If there’s a knock against Lupfer, it’s her lateral quickness. It hasn’t been a liability in high school, but it’s something she’ll have to work on at the next level.

“She’s real crafty and has a great ability to find ways to shoot,” Northwest Blazers club coach, Steve Klees, said. “She can cross over and go between her legs. She shoots well off of screens.”

Pfeifer said six months ago foot speed may have been an issue. But he said Lupfer has made strides.

“I’ve never been known for my quickness,” Lupfer said, smiling. “But I have gotten faster. I’m not OK with being slow. I’m working at it. I feel like I’ve improved my footwork a lot. I think I use my game in different ways to get around it.”

Lupfer has a passion to be the best player she can be. Nobody has to tell her to go practice. Any time she has extra time, she’s doing something to make herself better.

LC trails league-leading and No. 1-ranked Central Valley by a game. CV won the first matchup 49-44. The rematch is Jan. 29 at LC.

And there’s a good chance LC and CV could play as many as three more times after the rematch if both teams advance to Tacoma.

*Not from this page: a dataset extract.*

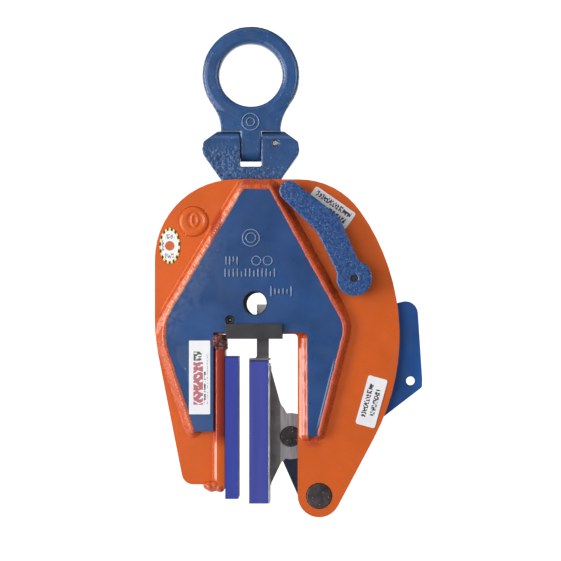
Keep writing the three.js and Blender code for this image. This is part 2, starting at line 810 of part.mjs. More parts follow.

“As a team, we didn’t play the best,” Lupfer said. “We can beat them. We’re an older team, we start four seniors. But they’re undefeated for a reason.”

Lupfer will do anything to get her team to Tacoma. She’s been there as a spectator twice, including watching LC win a state championship back when the Tigers were regular qualifiers.

She knows she’ll need her teammates to get the job done.

“I can’t go to state by myself,” she said.